Tag: irigaray

  • Irigaray Contra Hegel: Revisiting Antigone

    Antigone in Front of the Dead Polynices by Nikiforos Lytras, National Gallery, Athens, Greece (1865)

    Woman is the guardian of the blood. But as both she and it have had to use their substance to nourish the universal consciousness self, it is in the form of bloodless shadows-of unconscious fantasies-that they maintain an underground subsistence. Powerless on earth, she remains the very ground in which manifest mind secretly sets its roots and draws its strength. And self-certainty-in masculinity, in community, in government- owes the truth of its word and of the oath that binds men together to that substance common to all, repressed, unconscious and dumb, washed in the waters of oblivion. This enables us to understand why femininity consists essentially in laying the dead man back in the womb of the earth, and giving him eternal life. For the bloodless one is the mediation that she knows in her b eing, whereby a being-there that has given up being as a self here passes from something living and singular and deeply buried to essence at its most general. Woman can, therefore, by remembering this intermediary moment, preserve at least the soul of man and o f community from being lost and forgotten. She ensures the Erinnerung of the consciousness of self by forgetting herself.

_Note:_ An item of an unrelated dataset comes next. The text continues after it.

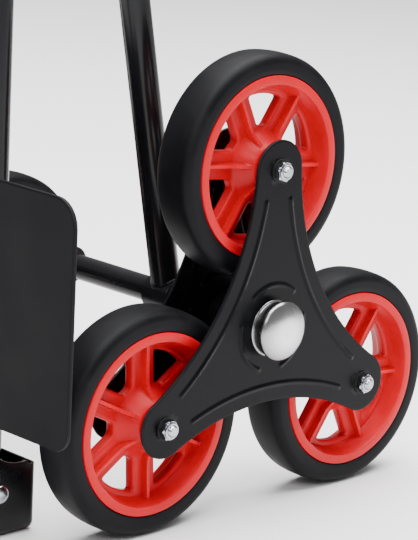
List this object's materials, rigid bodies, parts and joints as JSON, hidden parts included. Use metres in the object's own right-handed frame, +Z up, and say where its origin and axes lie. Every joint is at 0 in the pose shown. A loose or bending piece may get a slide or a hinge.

    Luce Irigaray, Speculum of the Other Woman.

    Luce Irigaray, engaging with Hegel, questions his interpretation of Antigone to demonstrate how the community establishes itself through exclusion of the feminine.[1] She critiques how, for Hegel, man is active, outward, and rational, and woman is passive unity tied to blood, conception, and the cyclical body. As Whitford notes, in Hegel we encounter the process of naturalization: “Women, symbolically, remain part of the in-itself (en-soi); only men are allowed to be for-themselves (pour-soi). In Hegelian terms, women belong to the plant world – they are vegetates; only men have an animal life.”[2]

    Woman thus embodies divine law (kinship, burial, and continuity of life) while man enacts human law (abstraction, and universality). Antigone’s revolt dramatizes this divide, as her fidelity to divine law and the dead turns into self-burial, sealing female desire in a crypt: “She is merely the passage that serves to transform the inessential whims of a still sensible and material nature into universal will.”[3] The State, embodied by Creon, survives as a bloodless sovereignty built on the repression of the maternal and the sensible. Woman becomes the unconscious ground of the community as the nourishing but forgotten substrate that sustains masculine memory (Erinnerung): “She ensures the Erinnerung of the consciousness of self by forgetting herself.”[4] Irigaray exposes the melancholia of this dialectic: this is a culture that achieves universality only by draining the living blood of its feminine source.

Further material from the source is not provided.